We all said we were excited and thrilled and titillated by the return of the Hot Stove League, after last year’s lockout.
But as I chew my fingernails to the nub waiting on any word from Aaron Judge, I’m reminded: Be careful what you wish for.
As we approach what every MLB insider tells us is Aaron Judge D-Day — this week? Today? tomorrow? Day after tomorrow? Next Tuesday, 2 o’clock? — the mind turns to the catastrophic question.
What if Aaron Judge does *not* sign with the Giants?
Don’t cuss at me! What did I do? I’m just out here like every other Giants fan, thinking how FREAKING AWESOME it would be to have a bona fide superstar back in town, a reason to pay $24.50 for a beer or whatever they charge these days and to land an icon the next generation of kids can rally around. Gen Z’s Jack Clark, if you will. (That’s for my 1978 Giants fan homeboys.)

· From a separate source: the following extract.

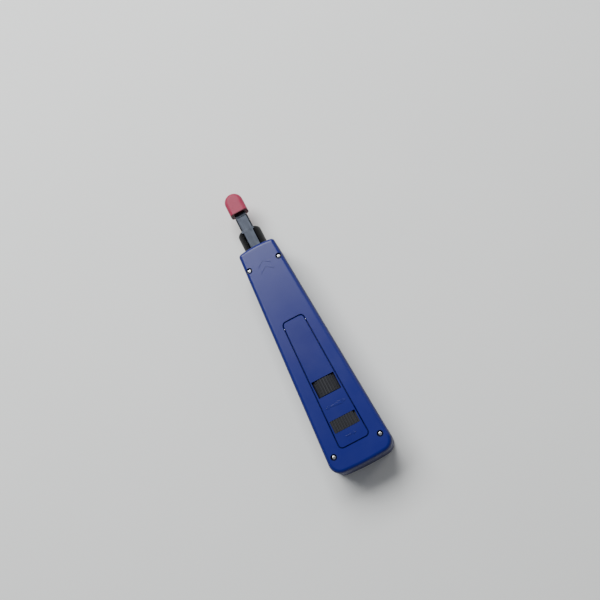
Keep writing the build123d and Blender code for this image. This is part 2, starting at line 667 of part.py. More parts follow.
with BuildPart() as trip_cam:
    with BuildSketch(Plane.XY.offset(AXIS_Z - CAM_HALF)):
        slope = PLATE_SHIFT / TRAVEL
        ramp_rear = PLATE_OUTER + CAM_GAP - slope * (LATCH_PLATE[0] - CAM[0])
        ramp_front = PLATE_OUTER + CAM_GAP + slope * (CAM[1] - LATCH_PLATE[0])
        Polygon(
            (ramp_rear, along(CAM[0])),
            (CAM_OUTER, along(CAM[0])),
            (CAM_OUTER, along(CAM[1])),
            (ramp_front, along(CAM[1])),
            align=None,
        )
    extrude(amount=2 * CAM_HALF)
    axle(BAND_RADIUS + CAM_BAND_GAP, CAM, Mode.SUBTRACT)
trip_cam.part.label = "trip_cam"
export_step(trip_cam.part, "parts/trip_cam.step")

# ---------------------------------------------------------------- plunger
with BuildPart() as striker_rod:
    axle(ROD_RADIUS, ROD)
    chamfer(striker_rod.edges().sort_by(Axis.Y)[0], ROD_CHAMFER)
    with BuildSketch(section(CLIP[0])):
        Circle(ROD_RADIUS)
        Circle(CLIP_GROOVE_RADIUS, mode=Mode.SUBTRACT)
    extrude(amount=CLIP[1] - CLIP[0], mode=Mode.SUBTRACT)
    with Locations(Location((0, along(HOLDER_PIN_STATION), AXIS_Z), (0, 90, 0))):
        Cylinder(HOLDER_PIN_RADIUS, 2 * HOLDER_PIN_HALF, mode=Mode.SUBTRACT)
striker_rod.part.label = "striker_rod"
export_step(striker_rod.part, "parts/striker_rod.step")

with BuildPart() as rod_clip:
    with BuildSketch(section(CLIP[0])):
        Circle(CLIP_RADIUS)
        Circle(CLIP_GROOVE_RADIUS, mode=Mode.SUBTRACT)
        with Locations((0, -CLIP_RADIUS)):
            Rectangle(CLIP_MOUTH, CLIP_RADIUS, mode=Mode.SUBTRACT)
    extrude(amount=CLIP[1] - CLIP[0])
rod_clip.part.label = "rod_clip"
export_step(rod_clip.part, "parts/rod_clip.step")

with BuildPart() as blade_holder:
    axle(HOLDER_RADIUS, HOLDER)
    fillet(blade_holder.edges().sort_by(Axis.Y)[-1], HOLDER_ROUND)
    chamfer(blade_holder.edges().sort_by(Axis.Y)[0], HOLDER_CHAMFER)
    ear_z = (AXIS_Z - HOLDER_RADIUS, AXIS_Z + HOLDER_RADIUS)
    block((-SLOT_HALF, SLOT_HALF), (SLOT_START, HOLDER[1]), ear_z, Mode.SUBTRACT)
    socket_half = BLADE_HALF + SOCKET_CLEARANCE
    socket_lift = BLADE_THICKNESS / 2 + SOCKET_CLEARANCE
    block(
        (-socket_half, socket_half),
        (SOCKET_START, SLOT_START),
        (AXIS_Z - socket_lift, AXIS_Z + socket_lift),
        Mode.SUBTRACT,
    )
    axle(ROD_RADIUS, (HOLDER[0], ROD[1]), Mode.SUBTRACT)
    with Locations(Location((0, along(HOLDER_PIN_STATION), AXIS_Z), (0, 90, 0))):
        Cylinder(HOLDER_PIN_RADIUS, 2 * HOLDER_RADIUS, mode=Mode.SUBTRACT)
    detent_y = along(DETENT_STATION)
    with Locations((0, detent_y, AXIS_Z - DETENT_PLUG[0] / 2)):
        Cylinder(DETENT_RADIUS + FIT, DETENT_PLUG[0], mode=Mode.SUBTRACT)
    with Locations((0, detent_y, AXIS_Z - (DETENT_PLUG[0] + HOLDER_RADIUS) / 2)):
        Cylinder(DETENT_PLUG_RADIUS, HOLDER_RADIUS - DETENT_PLUG[0], mode=Mode.SUBTRACT)
blade_holder.part.label = "blade_holder"
export_step(blade_holder.part, "parts/blade_holder.step")

with BuildPart() as holder_pin:
    with Locations(Location((0, along(HOLDER_PIN_STATION), AXIS_Z), (0, 90, 0))):
        Cylinder(HOLDER_PIN_RADIUS, 2 * HOLDER_PIN_HALF)
holder_pin.part.label = "holder_pin"
export_step(holder_pin.part, "parts/holder_pin.step")

with BuildPart() as detent_ball:
    with Locations((0, detent_y, AXIS_Z - DETENT_DEPTH)):
        Sphere(DETENT_RADIUS)
detent_ball.part.label = "detent_ball"
export_step(detent_ball.part, "parts/detent_ball.step")

with BuildPart() as detent_spring:
    detent_start = (0, detent_y, AXIS_Z - DETENT_PLUG[0])
    detent_length = DETENT_PLUG[0] - DETENT_DEPTH - DETENT_RADIUS
    spring_coil(detent_start, (0, 0, 1), DETENT_RADIUS, DETENT_WIRE, DETENT_TURNS, detent_length)
detent_spring.part.label = "detent_spring"
export_step(detent_spring.part, "parts/detent_spring.step")

with BuildPart() as detent_plug:
    plug_length = DETENT_PLUG[1] - DETENT_PLUG[0]
    with Locations((0, detent_y, AXIS_Z - sum(DETENT_PLUG) / 2)):
        Cylinder(DETENT_PLUG_RADIUS, plug_length)
    slot_length, slot_width, slot_depth = DETENT_SLOT
    with Locations((0, detent_y, AXIS_Z - DETENT_PLUG[1] + slot_depth / 2)):
        Box(slot_length, slot_width, slot_depth, mode=Mode.SUBTRACT)
detent_plug.part.label = "detent_plug"
export_step(detent_plug.part, "parts/detent_plug.step")

with BuildPart() as nose_bush:
    axle(BUSH_RADIUS, BUSH)
    axle(BUSH_FLANGE_RADIUS, BUSH_FLANGE)
    axle(HOLDER_RADIUS + FIT, BUSH, Mode.SUBTRACT)
nose_bush.part.label = "nose_bush"
export_step(nose_bush.part, "parts/nose_bush.step")

# ---------------------------------------------------------------- blade
with BuildPart() as blade_body:
    half_thick = BLADE_THICKNESS / 2
    blade_z = (AXIS_Z - half_thick, AXIS_Z + half_thick)
    block((-BLADE_HALF, BLADE_HALF), (BLADE_TAIL, BLADE_SHOULDER), blade_z)
    chamfer(blade_body.edges().filter_by(Axis.Y), BLADE_BEVEL)
    chamfer(blade_body.faces().sort_by(Axis.Y)[-1].edges().filter_by(Axis.X), SHOULDER_BEVEL)
    band_half = BLADE_HALF + BLADE_BAND_STEP
    band_lift = half_thick + BLADE_BAND_STEP
    block((-band_half, band_half), BLADE_BAND, (AXIS_Z - band_lift, AXIS_Z + band_lift))
    tip_lift = TIP_THICKNESS / 2
    block((-TIP_HALF, TIP_HALF), (BLADE_SHOULDER, TIP_END), (AXIS_Z - tip_lift, AXIS_Z + tip_lift))
    block((-TIP_SLOT / 2, TIP_SLOT / 2), (TIP_END - TIP_SLOT_DEPTH, TIP_END), blade_z, Mode.SUBTRACT)
    # seat for the cutter leaf on the back of the blade
    seat_top = AXIS_Z - half_thick + CUTTER_THICKNESS
    block((-CUTTER_HALF, CUTTER_HALF), (CUTTER[0], TIP_END), (blade_z[0], seat_top), Mode.SUBTRACT)
    rivet_length = half_thick + RIVET_TOP
    with Locations(*[(0, along(station), blade_z[0] + rivet_length / 2) for station in RIVET_STATIONS]):
        Cylinder(RIVET_RADIUS, rivet_length, mode=Mode.SUBTRACT)
    # groove that passes the detent ball as the blade is drawn out
    groove_radius = DETENT_RADIUS + DETENT_GROOVE
    groove_y = along((BLADE_TAIL + DETENT_STATION) / 2)
    with Locations(Location((0, groove_y, AXIS_Z - DETENT_DEPTH), (90, 0, 0))):
        Cylinder(groove_radius, DETENT_STATION - BLADE_TAIL, mode=Mode.SUBTRACT)
    with Locations((0, detent_y, AXIS_Z - DETENT_DEPTH)):
        Sphere(groove_radius, mode=Mode.SUBTRACT)
blade_body.part.label = "blade_body"
export_step(blade_body.part, "parts/blade_body.step")

with BuildPart() as blade_cutter:
    block((-CUTTER_HALF, CUTTER_HALF), CUTTER, (blade_z[0], seat_top))
    cutting_edge = blade_cutter.edges().filter_by(Axis.X).group_by(Axis.Y)[-1].sort_by(Axis.Z)[0]
    chamfer(cutting_edge, CUTTER_CHAMFER)
    with Locations(*[(0, along(station), blade_z[0]) for station in RIVET_STATIONS]):
        Cylinder(RIVET_RADIUS, 4 * CUTTER_THICKNESS, mode=Mode.SUBTRACT)
blade_cutter.part.label = "blade_cutter"
export_step(blade_cutter.part, "parts/blade_cutter.step")

with BuildPart() as cutter_rivets:
    rivet_low = blade_z[0] - RIVET_PROUD
    rivet_high = AXIS_Z + RIVET_TOP
    with Locations(*[(0, along(station), (rivet_low + rivet_high) / 2) for station in RIVET_STATIONS]):
        Cylinder(RIVET_RADIUS, rivet_high - rivet_low)
cutter_rivets.part.label = "cutter_rivets"
export_step(cutter_rivets.part, "parts/cutter_rivets.step")

# ---------------------------------------------------------------- tip cap
with BuildPart() as tip_cap:
    dome_height = CAP_HALF
    with BuildSketch(Plane.XY.offset(AXIS_Z)):
        with BuildLine():
            shoulder = CAP[1] - dome_height
            Polyline(
                (-CAP_HALF, along(shoulder)),
                (-CAP_HALF, along(CAP[0])),
                (CAP_HALF, along(CAP[0])),
                (CAP_HALF, along(shoulder)),
            )
            ThreePointArc((CAP_HALF, along(shoulder)), (0, along(CAP[1])), (-CAP_HALF, along(shoulder)))
        make_face()
    extrude(amount=CAP_THICKNESS / 2, both=True)
    cap_faces = tip_cap.faces().sort_by(Axis.Z)
    cap_rims = (cap_faces[0].edges() + cap_faces[-1].edges()).sort_by(Axis.Y)
    fillet(cap_rims[2:], CAP_ROUND)
    block(
        (-TIP_HALF - CAP_FIT, TIP_HALF + CAP_FIT),
        (CAP[0], CAP_POCKET_END),
        (AXIS_Z - half_thick - CAP_FIT, AXIS_Z + half_thick),
        Mode.SUBTRACT,
    )
tip_cap.part.label = "tip_cap"
export_step(tip_cap.part, "parts/tip_cap.step")
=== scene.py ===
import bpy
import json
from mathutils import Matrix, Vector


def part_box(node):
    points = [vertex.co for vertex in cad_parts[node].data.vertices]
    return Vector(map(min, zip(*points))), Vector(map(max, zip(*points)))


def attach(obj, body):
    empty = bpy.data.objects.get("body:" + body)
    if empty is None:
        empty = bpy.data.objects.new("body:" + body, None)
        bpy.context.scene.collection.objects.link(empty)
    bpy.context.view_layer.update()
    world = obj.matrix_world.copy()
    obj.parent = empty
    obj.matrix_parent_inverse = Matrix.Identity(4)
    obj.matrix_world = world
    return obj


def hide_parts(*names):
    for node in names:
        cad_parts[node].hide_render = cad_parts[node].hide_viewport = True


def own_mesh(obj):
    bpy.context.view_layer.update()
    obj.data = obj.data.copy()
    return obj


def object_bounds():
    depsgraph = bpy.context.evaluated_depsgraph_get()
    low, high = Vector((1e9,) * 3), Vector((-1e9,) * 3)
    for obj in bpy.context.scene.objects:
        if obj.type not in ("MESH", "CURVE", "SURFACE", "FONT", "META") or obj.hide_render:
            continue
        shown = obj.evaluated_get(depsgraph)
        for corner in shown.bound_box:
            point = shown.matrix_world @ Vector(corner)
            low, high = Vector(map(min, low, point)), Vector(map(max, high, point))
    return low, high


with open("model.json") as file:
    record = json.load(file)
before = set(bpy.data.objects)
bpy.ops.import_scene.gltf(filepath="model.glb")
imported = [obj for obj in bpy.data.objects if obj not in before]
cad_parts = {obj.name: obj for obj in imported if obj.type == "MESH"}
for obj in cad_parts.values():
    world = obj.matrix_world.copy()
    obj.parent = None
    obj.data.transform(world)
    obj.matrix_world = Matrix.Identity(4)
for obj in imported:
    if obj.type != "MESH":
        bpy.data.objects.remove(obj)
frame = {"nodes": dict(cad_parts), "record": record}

"""Looks of the impact punch down tool: materials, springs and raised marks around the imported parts.

Lengths are metres in the part's frame: +Y towards the blade tip, +Z out of the control face.
"""
import json
import math

import bmesh
import bpy
from mathutils import Matrix, Vector

MM = 0.001
cad_box = [list(corner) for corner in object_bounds()]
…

But as The Hotel Lobby Video Heard ‘Round the World turns a week-and-a-half old, and there is still no word from any leaked Giants source as to how it went — burrito in the Mission? Creamed spinach at the House of Prime Rib? Cocktails in the Dogpatch? — one begins to fret.
ESPN’s Jeff Passan reported the Yankees offered Judge something in the neighborhood of 8 years, $300 million-ish. As discussed in a previous Jock Blog, the Giants have more payroll flexibility than Gumby doing Bikram yoga. Eight years, $300 million? Pshaw. The Giants could make it 9 years, $360 million and still have *plenty* of money to sign the Japanese pitcher Senga, and toss in damn Dansby Swanson, too. I’m serious. They have that much space. And if they don’t think they do, I’ll have Joe Lacob hop on a scooter from down Terry Francois Blvd to come explain how it all works.
So then it comes down to what Aaron Judge wants.
It’s highly flattering to us Giants fans that it appears the only team Judge is considering outside the Yankees is our very own Gigantes. I’d blush, but I’m too amped about signing him. Think of the teams he’s not even visiting. Take that, Dodgers! (It’s all we have right now while we wait for their fans to exit our ballpark.)
That it’s only the Giants and the Yankees gives us hope.
But, back to the point of this whole little Jock Blog, and to quote the ‘Ted Lasso’ episode about fatalistic European soccer fans:
It’s the hope that kills you.
Faced with that phrase, our hero Lasso counters that he believes it’s the hope that keeps you alive. That’s why Jason Sudeikis is so gosh-darn likable.
But he’s never had to sweat out an Aaron Judge sweepstakes. Let’s see what ol’ Ted Lasso would say about the idea of Judge jilting us, leaving us rowing a kayak in McCovey Cove, alone, in the rain.
To my point, what if he doesn’t sign?
Will you accept Senga and Swanson as a consolation prize and go back to hawking Marco Luciano YouTube clips, while pre-ordering your Kyle Harrison gamer? Will you believe in the power of Logan Webb, the underrated starts of Alex Cobb, the lights-out stuff from Camilo Doval?
Will you keep a stiff upper lip and carry on, like some British aristocrat?
Or will you curl into a ball and spend the holiday season playing “Silent Night” on repeat while flicking your Xmas lights on and off, Glenn Close-style?
These are the times that try our souls, Giants fans.